La force de la vie, la force de ce qu'il y a d'humain en l'homme est immense, et la violence la plus puissante, la plus absolue, ne peut asservir cette force, elle peut seulement la tuer. C'est pour cela que les visages de la mère et du fils sont si sereins : ils sont invincibles. En ces temps de fer, la mort de la vie n'est pas sa défaite. »

Un texte qui est aussi une réflexion sur l'art en général. Oh pas celle d'un historien de l'art tatillon, féru de concepts intellectualisants et prétentieux. Non, la réflexion d'un écrivain qui réfléchit à cette capacité extraordinaire de l'art à nous bouleverser. Avec cette remarque à la fois originale et pourtant décisive :

«  Si nous connaissons les réactions thermonucléaires qui transforment la matière en une puissante énergie, nous sommes encore incapables aujourd'hui de nous représenter le processus inverse » sous entendu comment l'énergie d'un artiste parvient à créer une matière qui elle même va produire ce flot d'émotions qui peut nous submerger à la vue d'une peinture. C'est simple, sans prétention et espérons que jamais aucun nous ne saurons les mécanismes mystérieux aboutissant à cela. le mystère de la création. le mystère des émotions…

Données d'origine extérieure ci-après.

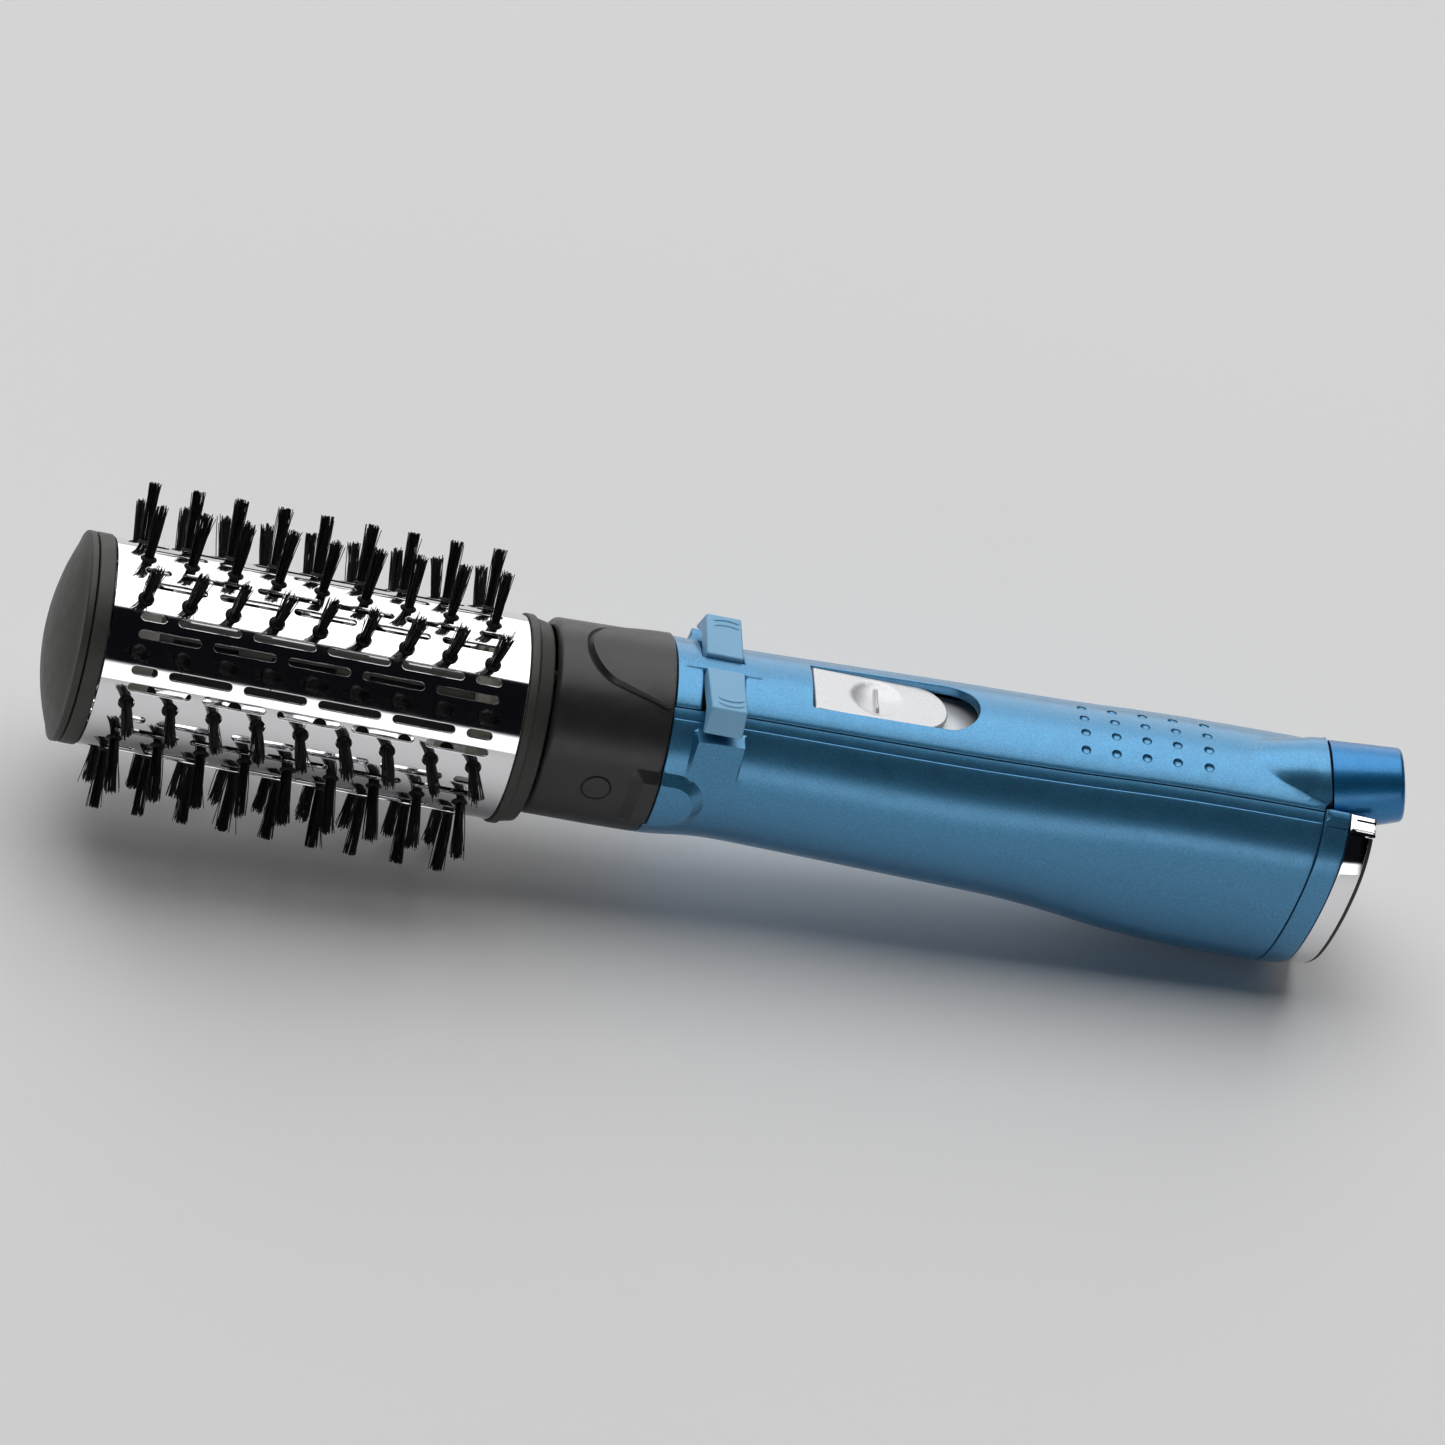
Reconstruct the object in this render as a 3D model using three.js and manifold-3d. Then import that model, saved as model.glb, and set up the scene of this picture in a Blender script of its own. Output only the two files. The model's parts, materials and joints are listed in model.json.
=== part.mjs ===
// Rotating hot air brush with a two inch barrel, lying on its tufts and on its tail.
// It is built about the barrel axis and then tipped onto its resting points.
// In the build frame +X runs along the axis to the cord end, +Z is the switch side
// and -Y is the left hand side. Angles round the axis start at +Z and grow towards -Y.
import * as THREE from "three";
import { mergeGeometries, mergeVertices } from "three/addons/utils/BufferGeometryUtils.js";
import Module from "manifold-3d";

const wasm = await Module();
wasm.setup();

// ---------- driving dimensions, millimetres and degrees ----------
const GAP = 0.3;
const RESTING_PITCH = 4.35;

const BARREL_START = -157.5;
const BARREL_END = -56.7;
const BARREL_RADIUS = 25;
const BARREL_WALL = 0.8;
const BARREL_FACETS = 36;
const FIRST_ROW_ANGLE = 53;
const ROWS = 12;
const ROW_STEP = 360 / ROWS;
const SLOT_STEP = 10;
const SLOT_WIDTH = 2;
const SLOT_LENGTH = 15.2;
const SHORT_SLOT_LENGTH = 6.2;
const SLOT_PITCH = 18.1;
const SLOTS_PER_ROW = 5;
const SLOT_MARGIN = 6.7;
const LAST_SLOT_MARGIN = 6.4;
const CUTTER_DEPTH = [BARREL_RADIUS - 3, BARREL_RADIUS + 2];
const TUFTS_PER_ROW = 9;
const TUFT_PITCH = 10.56;
const FIRST_TUFT = 7.3;
const TUFT_HOLE = 4;
const TUFT_BASE = 3.2;
const TUFT_TIP = 4.5;
const TIP_RADIUS = 40;
const SPINE_HALF_WIDTH = 2;
const SPINE_INNER = 20.2;
const SPINE_OUTER = 22.2;

const CAP_APEX = -169.6;
const CAP_FRONT = -164.2;
const CAP_RING_FRONT = -161.9;
const CAP_RADIUS = 25.6;
const CAP_RING_INNER = 23.3;
const REAR_RING_FLANGE = 2;
const REAR_RING_END = -50.3;
const REAR_RING_INNER = 24.2;
const REAR_RING_NECK = 22;

const GEAR_MODULE = 1.25;
const RING_TEETH = 32;
const PINION_TEETH = 8;
const RING_PITCH_RADIUS = GEAR_MODULE * RING_TEETH / 2;
const PINION_PITCH_RADIUS = GEAR_MODULE * PINION_TEETH / 2;
const PINION_HEIGHT = RING_PITCH_RADIUS - PINION_PITCH_RADIUS;
const ADDENDUM = 0.7 * GEAR_MODULE;
const DEDENDUM = 1.05 * GEAR_MODULE;
const GEAR_START = -61;
const GEAR_END = -54;

const CORE_RADIUS = 8.5;
const CORE_WALL = 1.2;
const CORE_START = -150;
const CORE_END = -30;
const HUB_RADIUS = 12.4;
const HUB_WEB = 2;
const HUB_LENGTH = 5;
const DRIVE_BODY_RADIUS = 5.2;
const GEARBOX_START = -46.3;
const GEARBOX_END = -36;
const PINION_SHAFT_RADIUS = 1.6;

const COLLAR_START = -49.8;
const COLLAR_END = -21.2;
const SHELL_START = -20.9;
const SHELL_END = 139.1;
const BAND_END = 145.7;
const RIM_END = 152.6;
const SHELL_WALL = 2.2;
const COVER_ANGLE = 32.6;
const STRIP_START = 33.4;
const STRIP_END = 39.6;
const SHELL_ANGLE = 40.4;
const CLASP_START = 31.4;
const CLASP_END = 43.2;
const RIM_ANGLE = 44;
const STRIP_INSET = 0.3;
const BAND_INSET = 0.2;
const PAD_START = -28;
const PAD_END = -8.5;
const PAD_HEIGHT = 4.2;
const PAD_HALF_WIDTH = 8;
const PAD_REACH = 25.6;
const TAIL_SLANT = 0.07;
const TAIL_SLANT_HEIGHT = 4;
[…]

Mais Grossman est aussi un homme de son temps. Il a été le témoin de bien des horreurs. Et il s'interroge. Il s'interroge sur le regard de cette femme, sur le regard de cet enfant qui n'est déjà pas un regard d'enfant. Que regardent-ils ? Que voient-ils ? A quoi pensent-ils ? Grossman cherche au plus profond de sa mémoire à quoi le ramènent ces figures de vie au regard grave, au regard perdu…et pourtant si vivants. Très vite l'auteur comprend que cela le ramène à toutes les figures tragiques de ce terrible siècle de fer : cette madone c'est la mère tenant son enfant à Treblinka (Grossman fut un des premiers à voir et décrire l'horreur des camps de la mort). Cette madone, c'est cette femme ukrainienne lors de la terrible famine de 1930. Cette madone, c'est cette femme russe que la police politique vient arracher aux siens en 1937. Cette madone c'est la figure éternelle des persécutés. Des regards qui traversent les siècles, les continents, les tragédies. Des regards obsédants. Des regards tragiques mais des regards humains. Des regards indestructibles, inoubliables. Et tant qu'il y aura ces regards là continueront à exister, à nous obséder, à nous émouvoir c'est que la part d'humain en nous sera vivante. Bien au-delà de la mort.
Il est franchement difficile de retranscrire les émotions que suscitent ce texte. Il faut le lire. Parce que c'est beau. Parce que c'est beau à pleurer.